Na KPMG, um modelo de gestão, que tem sido adotado com clientes de diferentes portes e segmentos, é o OKR (Objectives and Key Results, objetivos e resultados-chave). Segundo Oliveira, o método é uma evolução de outros modelos, como BSC (Balanced Scorecard) e o PDCA (também conhecido como ciclo de melhoria contínua). “O OKR é um modelo mais pautado em resultado. Geralmente, se estabelece um ciclo de três meses e o que pode ser executado nesse período”, explica. Por ser mais curto, o método é mais flexível, permitindo mudanças de rota com maior facilidade. “É mais curto, com foco maior na execução e permite mudanças ágeis”.
Gestão sob controle
“O grande desafio das empresas quando o tema é profissionalização da gestão é o controle e o planejamento”, argumenta a coordenadora da Empresa Júnior Fundação Getúlio Vargas (EJFGV), Gabriela Gatti. “Muitas vezes, os sócios ou a diretoria trabalham com foco em ‘apagar fogo’ e não conseguem nem planejar o futuro da empresa nem controlar o sucesso de seus planos”, acrescenta o presidente da EJFGV, Lucca Sampaio.

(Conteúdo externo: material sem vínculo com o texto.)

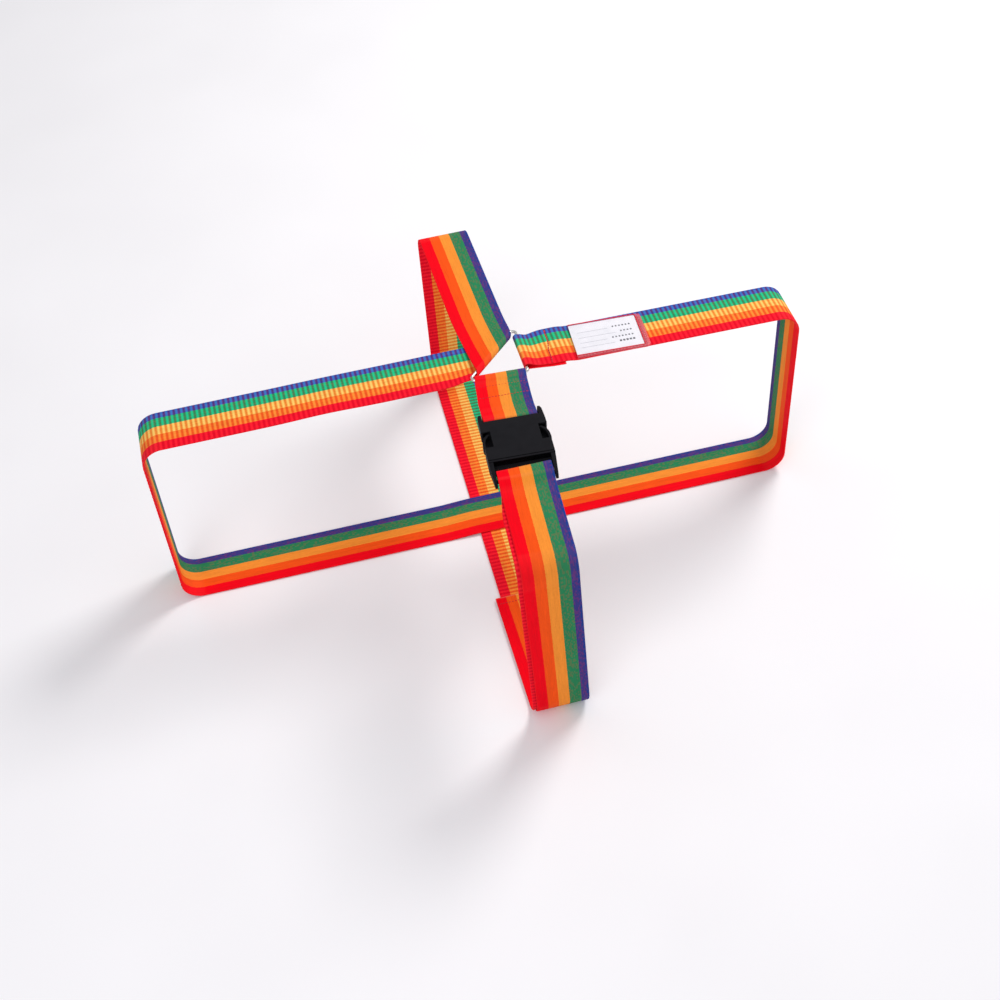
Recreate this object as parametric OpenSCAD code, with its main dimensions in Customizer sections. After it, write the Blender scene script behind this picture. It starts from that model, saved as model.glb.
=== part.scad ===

Desenvolver um plano estratégico ajuda a retomar esse controle, mas é preciso levar em conta tanto os problemas e os desafios internos quanto o macroambiente. “A partir disso, é importante definir uma macrometa e como cada área deverá agir para atingi-la, definindo responsáveis em cada setor”, orienta Sampaio. Em sua opinião, é indispensável “ter objetivos e resultados-chave para cada iniciativa, controlando também o desempenho de cada um dos funcionários. Assim, a empresa terá clareza de onde quer chegar e como deve agir para isso”.
Entre os problemas de gestão mais comuns identificados nas pequenas e médias empresas para as quais a EJFGV presta consultoria estão o retrabalho, a má definição de funções, a falta de automatização de processos, o uso inadequado de ferramentas, a desmotivação entre os funcionários e as falhas de gestão. A administração profissionalizada existe para identificar os métodos e as ferramentas que podem contribuir para corrigir todos esses problemas e gerenciar outros riscos para o negócio.